▶ **Task objective**: Every record here needs to be written out again exactly.

▶ **Data entries**:
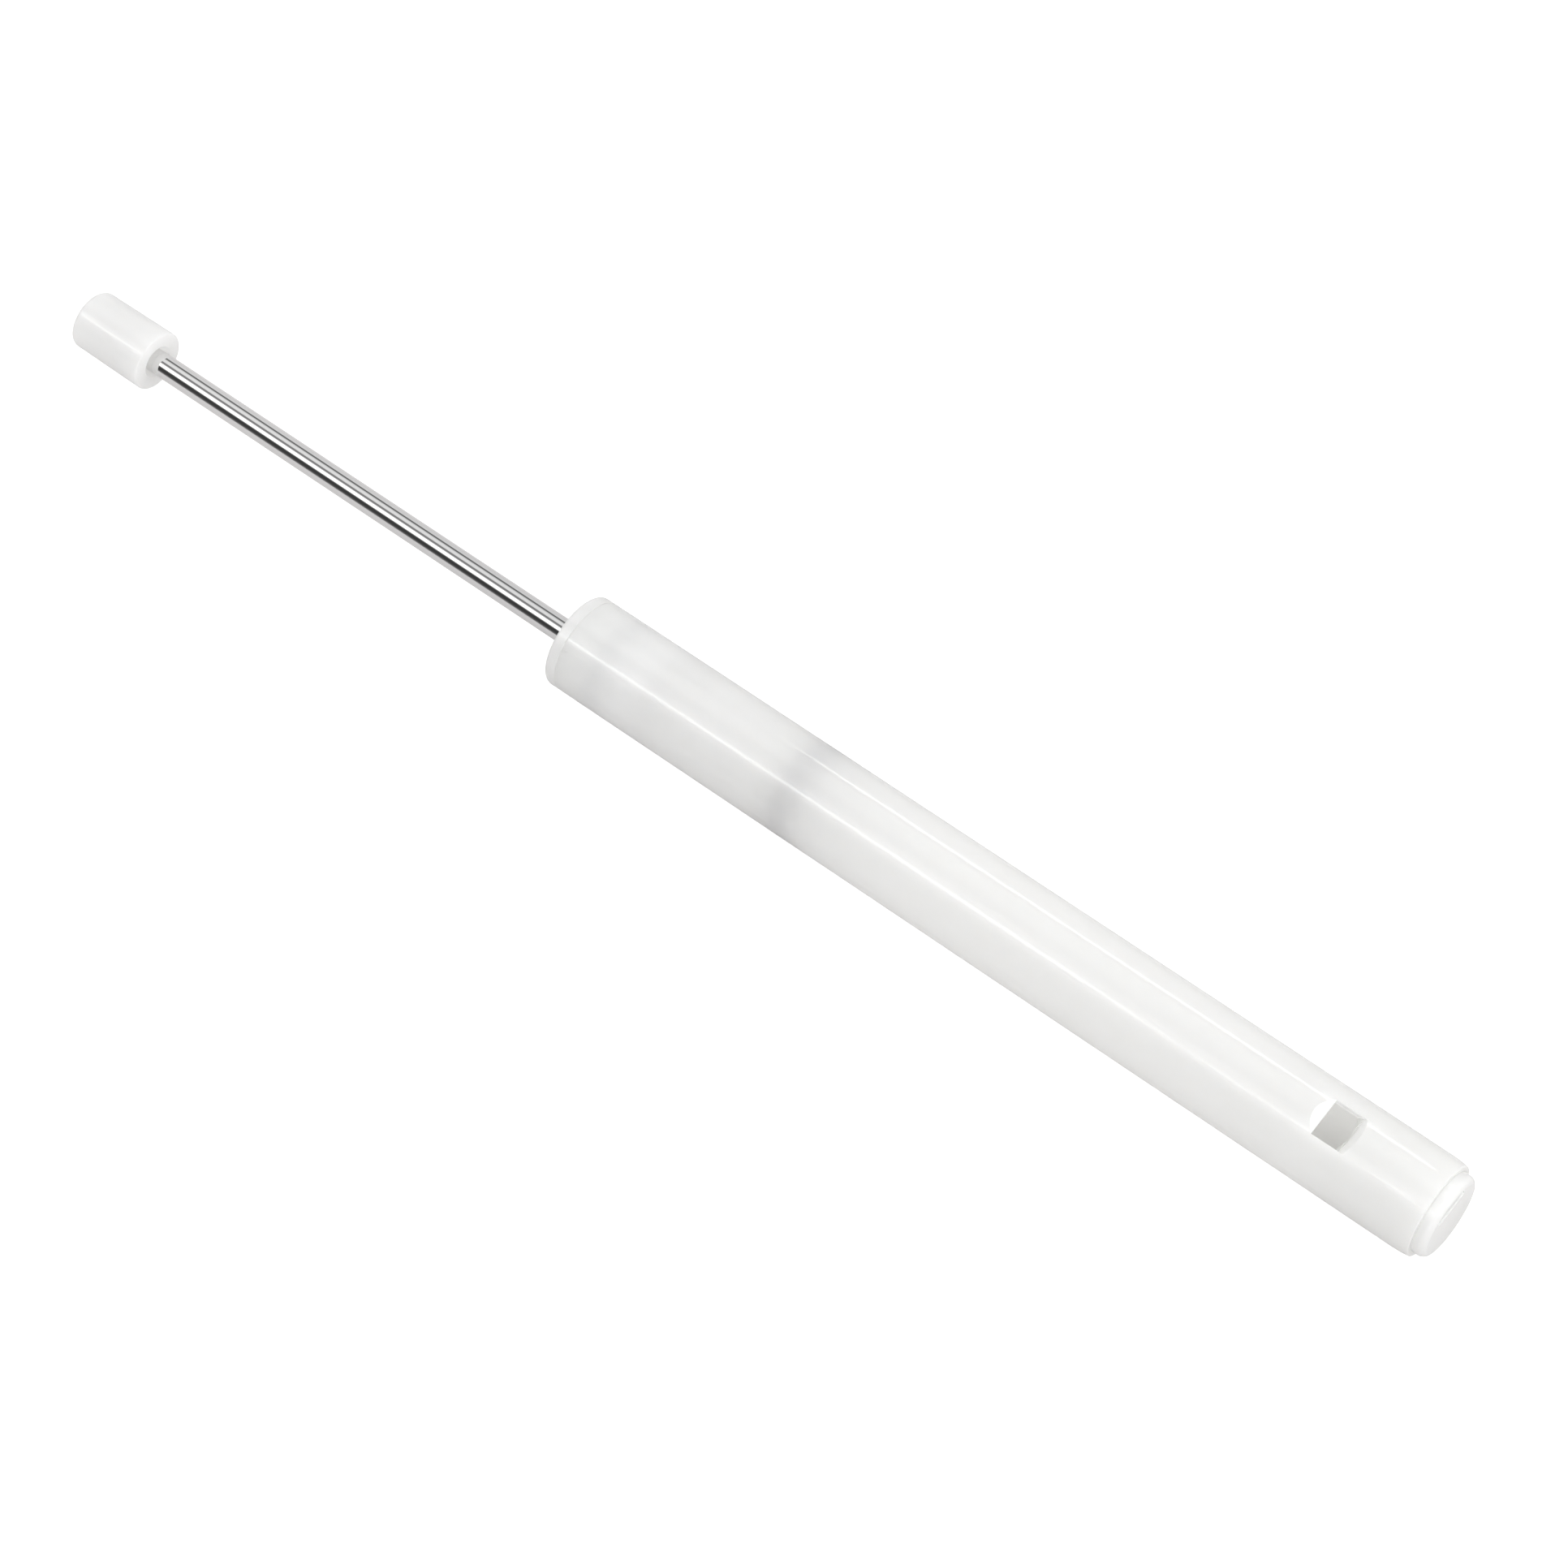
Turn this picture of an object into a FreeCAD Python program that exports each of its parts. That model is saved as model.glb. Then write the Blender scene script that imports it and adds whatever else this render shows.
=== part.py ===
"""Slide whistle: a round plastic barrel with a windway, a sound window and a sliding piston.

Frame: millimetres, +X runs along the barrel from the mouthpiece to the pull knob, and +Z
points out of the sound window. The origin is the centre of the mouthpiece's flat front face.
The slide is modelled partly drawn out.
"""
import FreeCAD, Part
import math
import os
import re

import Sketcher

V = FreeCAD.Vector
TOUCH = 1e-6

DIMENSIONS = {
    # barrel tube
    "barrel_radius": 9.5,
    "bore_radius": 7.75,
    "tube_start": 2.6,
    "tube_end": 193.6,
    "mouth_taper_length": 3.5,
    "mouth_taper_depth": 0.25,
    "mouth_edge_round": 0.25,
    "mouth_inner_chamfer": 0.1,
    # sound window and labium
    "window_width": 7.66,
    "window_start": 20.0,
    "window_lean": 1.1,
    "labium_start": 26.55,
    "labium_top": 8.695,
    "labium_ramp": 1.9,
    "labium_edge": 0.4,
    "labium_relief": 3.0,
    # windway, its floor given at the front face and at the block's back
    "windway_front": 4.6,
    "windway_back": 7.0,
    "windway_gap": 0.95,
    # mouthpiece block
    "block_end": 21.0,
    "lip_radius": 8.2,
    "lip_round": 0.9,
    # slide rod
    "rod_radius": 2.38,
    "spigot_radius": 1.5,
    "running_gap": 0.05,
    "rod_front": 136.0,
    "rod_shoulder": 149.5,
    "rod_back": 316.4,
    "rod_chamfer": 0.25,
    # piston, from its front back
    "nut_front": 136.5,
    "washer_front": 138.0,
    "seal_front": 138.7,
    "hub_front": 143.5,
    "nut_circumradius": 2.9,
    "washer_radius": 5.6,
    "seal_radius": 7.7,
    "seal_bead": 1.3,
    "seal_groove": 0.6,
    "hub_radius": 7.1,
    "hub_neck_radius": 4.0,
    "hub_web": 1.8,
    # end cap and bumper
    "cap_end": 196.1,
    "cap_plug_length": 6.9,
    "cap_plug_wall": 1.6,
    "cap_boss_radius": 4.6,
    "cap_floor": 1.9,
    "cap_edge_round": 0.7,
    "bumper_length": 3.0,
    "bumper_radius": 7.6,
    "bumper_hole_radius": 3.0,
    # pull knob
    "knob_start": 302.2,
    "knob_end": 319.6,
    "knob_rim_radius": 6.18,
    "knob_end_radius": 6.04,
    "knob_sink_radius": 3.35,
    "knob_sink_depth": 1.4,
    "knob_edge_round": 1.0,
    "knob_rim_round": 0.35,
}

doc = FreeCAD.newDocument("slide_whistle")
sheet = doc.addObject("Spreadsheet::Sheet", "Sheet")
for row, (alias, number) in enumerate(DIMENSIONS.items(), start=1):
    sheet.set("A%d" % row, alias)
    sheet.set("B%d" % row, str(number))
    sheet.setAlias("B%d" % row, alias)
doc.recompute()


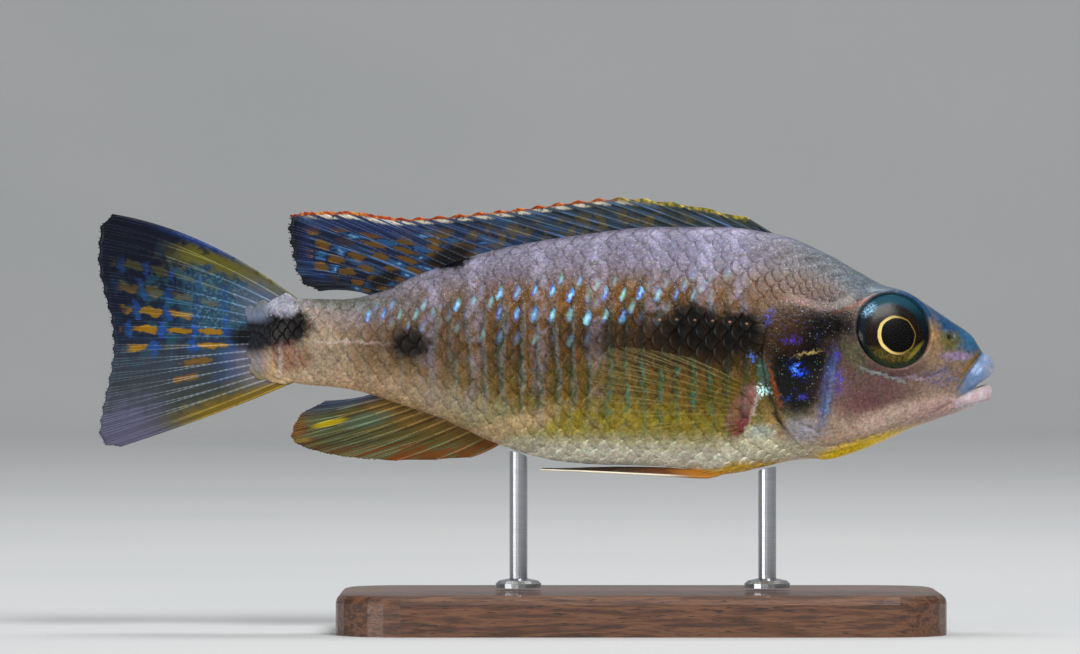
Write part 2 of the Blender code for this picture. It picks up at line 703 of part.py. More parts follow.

▶ **Completed task**:
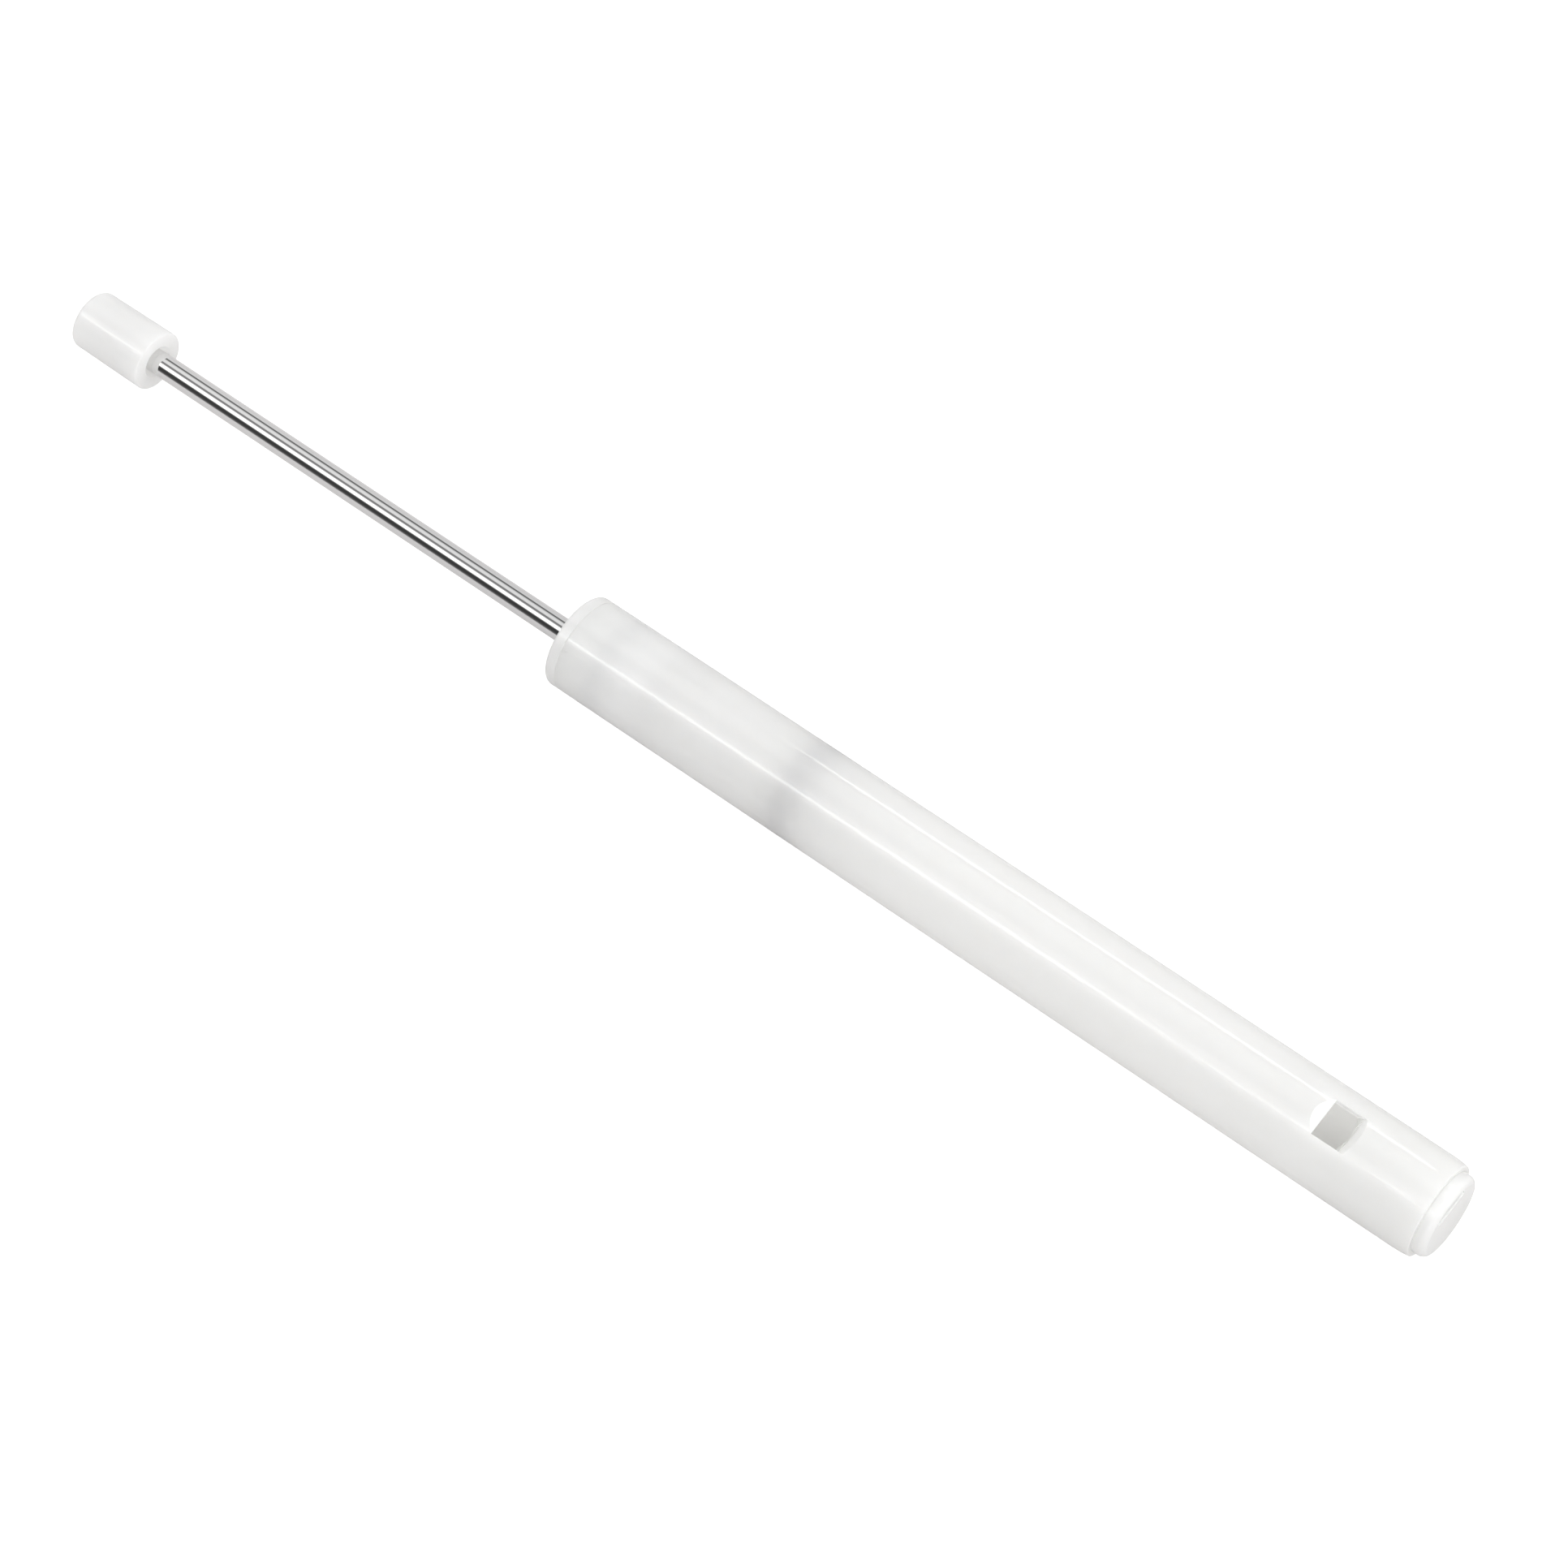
Turn this picture of an object into a FreeCAD Python program that exports each of its parts. That model is saved as model.glb. Then write the Blender scene script that imports it and adds whatever else this render shows.
=== part.py ===
"""Slide whistle: a round plastic barrel with a windway, a sound window and a sliding piston.

Frame: millimetres, +X runs along the barrel from the mouthpiece to the pull knob, and +Z
points out of the sound window. The origin is the centre of the mouthpiece's flat front face.
The slide is modelled partly drawn out.
"""
import FreeCAD, Part
import math
import os
import re

import Sketcher

V = FreeCAD.Vector
TOUCH = 1e-6

DIMENSIONS = {
    # barrel tube
    "barrel_radius": 9.5,
    "bore_radius": 7.75,
    "tube_start": 2.6,
    "tube_end": 193.6,
    "mouth_taper_length": 3.5,
    "mouth_taper_depth": 0.25,
    "mouth_edge_round": 0.25,
    "mouth_inner_chamfer": 0.1,
    # sound window and labium
    "window_width": 7.66,
    "window_start": 20.0,
    "window_lean": 1.1,
    "labium_start": 26.55,
    "labium_top": 8.695,
    "labium_ramp": 1.9,
    "labium_edge": 0.4,
    "labium_relief": 3.0,
    # windway, its floor given at the front face and at the block's back
    "windway_front": 4.6,
    "windway_back": 7.0,
    "windway_gap": 0.95,
    # mouthpiece block
    "block_end": 21.0,
    "lip_radius": 8.2,
    "lip_round": 0.9,
    # slide rod
    "rod_radius": 2.38,
    "spigot_radius": 1.5,
    "running_gap": 0.05,
    "rod_front": 136.0,
    "rod_shoulder": 149.5,
    "rod_back": 316.4,
    "rod_chamfer": 0.25,
    # piston, from its front back
    "nut_front": 136.5,
    "washer_front": 138.0,
    "seal_front": 138.7,
    "hub_front": 143.5,
    "nut_circumradius": 2.9,
    "washer_radius": 5.6,
    "seal_radius": 7.7,
    "seal_bead": 1.3,
    "seal_groove": 0.6,
    "hub_radius": 7.1,
    "hub_neck_radius": 4.0,
    "hub_web": 1.8,
    # end cap and bumper
    "cap_end": 196.1,
    "cap_plug_length": 6.9,
    "cap_plug_wall": 1.6,
    "cap_boss_radius": 4.6,
    "cap_floor": 1.9,
    "cap_edge_round": 0.7,
    "bumper_length": 3.0,
    "bumper_radius": 7.6,
    "bumper_hole_radius": 3.0,
    # pull knob
    "knob_start": 302.2,
    "knob_end": 319.6,
    "knob_rim_radius": 6.18,
    "knob_end_radius": 6.04,
    "knob_sink_radius": 3.35,
    "knob_sink_depth": 1.4,
    "knob_edge_round": 1.0,
    "knob_rim_round": 0.35,
}

doc = FreeCAD.newDocument("slide_whistle")
sheet = doc.addObject("Spreadsheet::Sheet", "Sheet")
for row, (alias, number) in enumerate(DIMENSIONS.items(), start=1):
    sheet.set("A%d" % row, alias)
    sheet.set("B%d" % row, str(number))
    sheet.setAlias("B%d" % row, alias)
doc.recompute()


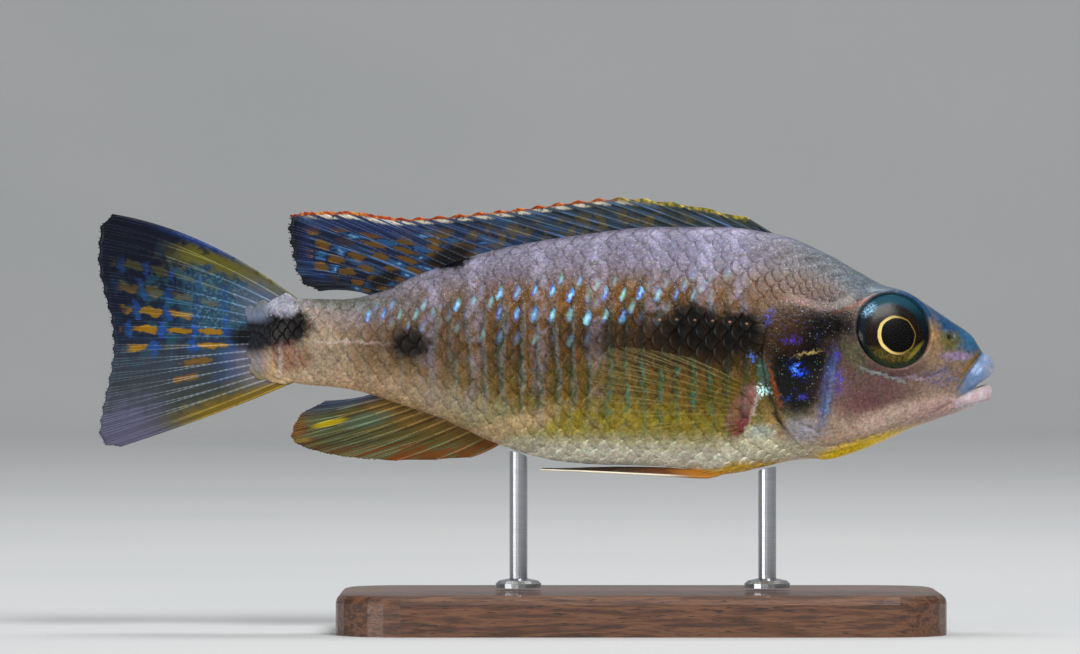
Write part 2 of the Blender code for this picture. It picks up at line 703 of part.py. More parts follow.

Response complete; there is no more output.